Believe or not, you’ve got friends who’d come with you to church. You have only to ask.
And the #1 one way to invite others to your church is . . . wait for it . . . to simply ask them to come with you to church. That’s it. Yes, sometimes there’s a special event, such as Christmas Eve or Easter, making invitations easier. Other times there might be a specially tailored program, such as the Alpha Course. But for most weeks of the year, we gather as a church with startling regularity, and you can invite your friend to come with you.
Here’s how you can do it: “I was wondering if you’d be willing to come to church with me this Sunday?” It’s that simple. And you’ll be surprised how many will come with you.
Because here’s 5 things you should know about your friends.
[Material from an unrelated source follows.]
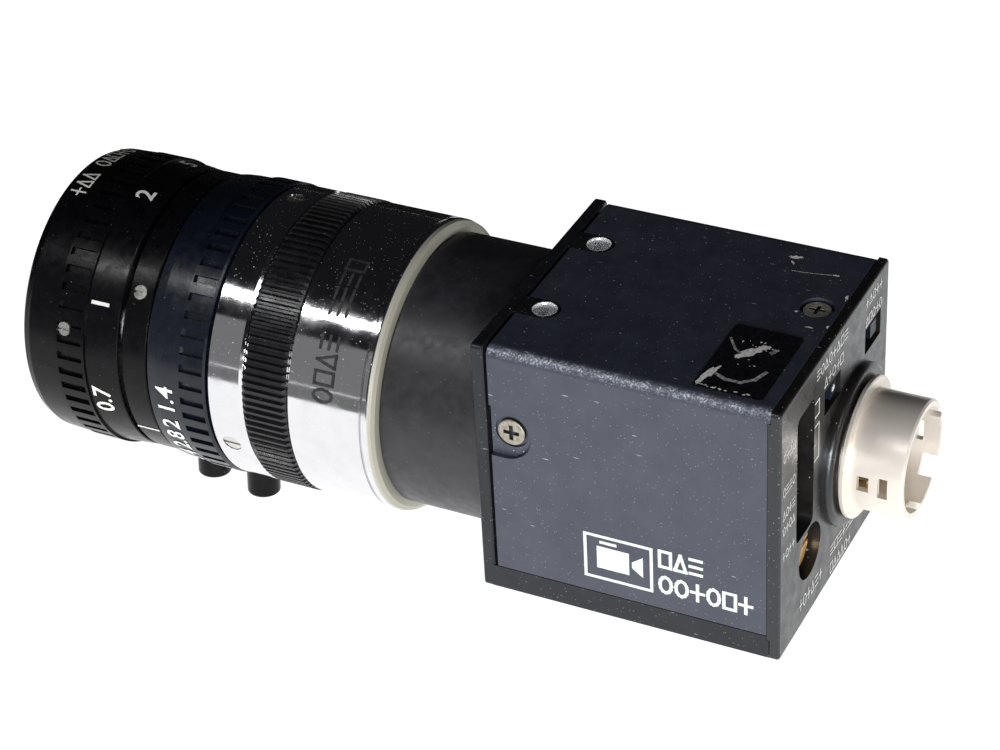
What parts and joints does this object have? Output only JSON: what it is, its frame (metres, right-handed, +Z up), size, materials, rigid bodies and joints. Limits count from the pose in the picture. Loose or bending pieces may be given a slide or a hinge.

- You’ve got friends who’ve been waiting for your invitation (and they might not even know it). Recently, a friend of mine invited another friend, out of the blue, when they ran into each other in town. The invitation was exactly what was needed, and this friend is growing in their faith, connected into community. Beautiful.
- Your friends value your invitation. It really means something to them. Because they love you and respect you, your willingness to invite them to anything carries weight. Your relationship makes your invitation compelling. We often forget this: just the fact that you want them to come with you is an expression of friendship.
- Your friends might need time to respond but that doesn’t mean they won’t ever come. They might give reasons (wash the dog, walk the llama) for not joining you, for a while. Don’t be discouraged. Go light, make it easy. Zero pressure, just a simple invitation. A friend who puts you off might still be considering it, and there will come a weekend when they will suddenly (Holy Spirit work!) text you that they are coming. Life is busy. Things take time. And above all, they need to know that saying “no” to you doesn’t harm your friendship.
- Your friends will not be offended by your invitation, even if they don’t want to come and won’t ever come. This is a big one. We often shy away from a simple invitation because we are afraid of “offending” them. Really? You are their friend, so I’m assuming you invite them to your parties, your home-based business ventures–heck, you’ve probably even asked them to help you move. Do you think they’ll be offended by an invitation to something you love, prioritize, find consistently meaningful, and think they would enjoy? Very unlikely. The worst thing that will happen is . . . they’ll say “no” and you’ll get the signal that they aren’t ready. Worst case scenario. Think you can handle that? I know you can.
- Your friends want to know why you make church a part of your life, even if they think it’s strange. Okay, so they might not ask it like that, but if you are truly friends, then knowing each other’s loves and hates and passions is just part of the package. We know our friends who constantly run, or have a thing for chocolate, or love old cars, or never miss a hockey game — that’s part of being friends. Wouldn’t it be weird if you never mentioned your love for church, never invited them to come with you, even if for no other reason than so that they could know what you love about it?